Um cronograma completo: sexta-feira sair no fim de tarde iluminada da escolinha do bairro, de bochecha pintada com uma borboleta gigante, carregando uma máscara de papel toda enfeitada de confete e lantejoulas que eu mesma havia ornado na tarefa de classe. Depois, nesse mesmo dia, podia ficar acordada até mais tarde e correr na rua de calçamento com os irmãos, primos e vizinhos. Começavam ali nossos Carnavais.
No sábado, acordar nem tão cedo e nem tão tarde. E preparar as vasilhas pra fazer o tradicional bolo em família da tia e, com sorte, esperar sobrar uns restos de farinha de trigo pra voltar pro meio da rua e fazer chuva de branco na festa improvisada da esquina de casa. E rir, gargalhar muito, correr sem medo, sem pressa e sem freio. Sorrir mais e voltar pra casa não suja, banhada de boas energias.
Tinha um bloquinho improvisado na rua que nem era tão bem visto por uns pais, mas também não era nada demais. Então, a gente ia. Cantava umas músicas de muito mais antigamente que nós, e outras que eram nossos axés e bate-latas de Olodum, Timbalada e muito mais. E a gente dançava arrodeando os quarteirões que eram pequenos no bairro da infância. Criança, jovem e adulto tudo junto. Uns com e uns sem fantasias de Carnaval.
No início da noite tomar banho pra ficar contando histórias de terror na calçada até tarde - de noite não valia brincadeira de farinha e goma. No meio de tudo, planejar o dia seguinte de mais folga, mas projetar também como seriam os nossos Carnavais da juventude que estava por vir, com viagens, fantasias, namoros e amizades de para sempre. Fantasiar nosso futuro.

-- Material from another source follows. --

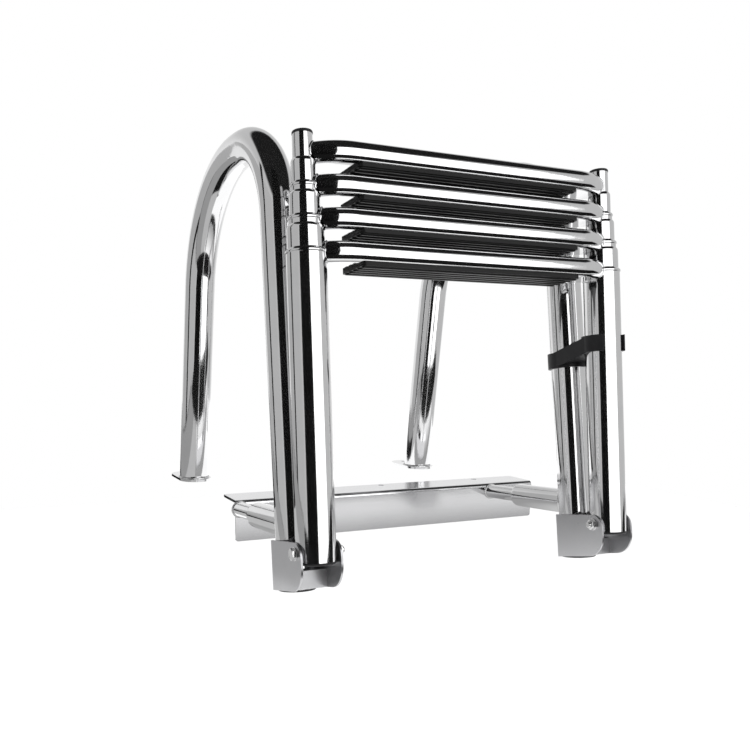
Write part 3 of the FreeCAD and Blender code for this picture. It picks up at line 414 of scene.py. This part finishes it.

Naquela época, eu paquerava insanamente com uma fantasia que tinha pra vender no armarinho da esquina. Eu não faço ideia do que era, mas tinha saia de seda com véu e meia arrastão azul pra completar. Lembro de ter ganhado a fantasia quando o Carnaval acabou. E confesso ter ficado mais feliz porque não ia correr o risco de pegar chuva de branco na roupa da cor do céu.
Eu tinha mais eventos desse tipo ao longo daquelas semanas de feriado prolongado, sem precisar ir muito longe de casa. Domingo, segunda, terça, quarta até o meio-dia… Muitos dos meus Carnavais de infância eram assim, experimentando ideias, sentindo as pessoas através de suas histórias e respirando fundo a liberdade do meio da rua.
Em algum intervalo dos dias, tinha também os momentos de ouvir histórias dos outros Carnavais de antigamente: "a gente andava em cima dos carros no interior dançando e cantando, mas nesse único Carnaval que pulei na vida, quando era moça, perdi totalmente a voz de tanto que aproveitei", dizia a mãe.
Hoje em dia, o pai também rememora as histórias que também já nos contou tempos atrás, que os seus Carnavais de antigamente, décadas 80 e 90, eram na inesquecível Paracuru. "A gente ia sem nenhum tostão no bolso, nos carros caindo aos pedaços, e ia sem alugar casa nem nada. Ficava no meio do tempo bebendo e se divertindo, e depois voltava pra casa".
E nesse tempo de vaivém, alguns momentos na vida que funcionam como marcos temporais e também territoriais da nossa história. São lembranças que nos ajudam, muitas vezes, a nos reconhecer e a construir (ou reconstruir) a nossa identidade - e as dos nossos. Ao longo da nossa existência, muitas épocas são assim, como o Carnaval. A gente sai da rotina e experimenta mundos.
E toda vez que chega essa época, eu volto a esses que são os primeiros Carnavais que tenho na memória, e que vêm à mente referendando não só os banhos de farinha e ovo, mas me mostram o quanto algumas ideias, desejos e sensações permanecem na gente. O quanto nossa história atravessa lugares, pessoas, mas é também atravessada por espaços e ideais que ajudam a nos contar.
Sabemos quem somos também ao relembrar de onde viemos e por onde passamos na vida, quem nos atravessou e de que maneira as travessias foram incorporadas em nossa forma de experimentar o mundo. Por isso, cada vez que penso nos risos, brincadeiras, fantasias e danças no meio da rua, certas ruas, penso que existem várias formas de contar a minha história, e uma delas é justamente voltando ao que de antigamente guardo em mim, de nós - sobre tudo que temos. Quem somos é tudo que estamos aqui.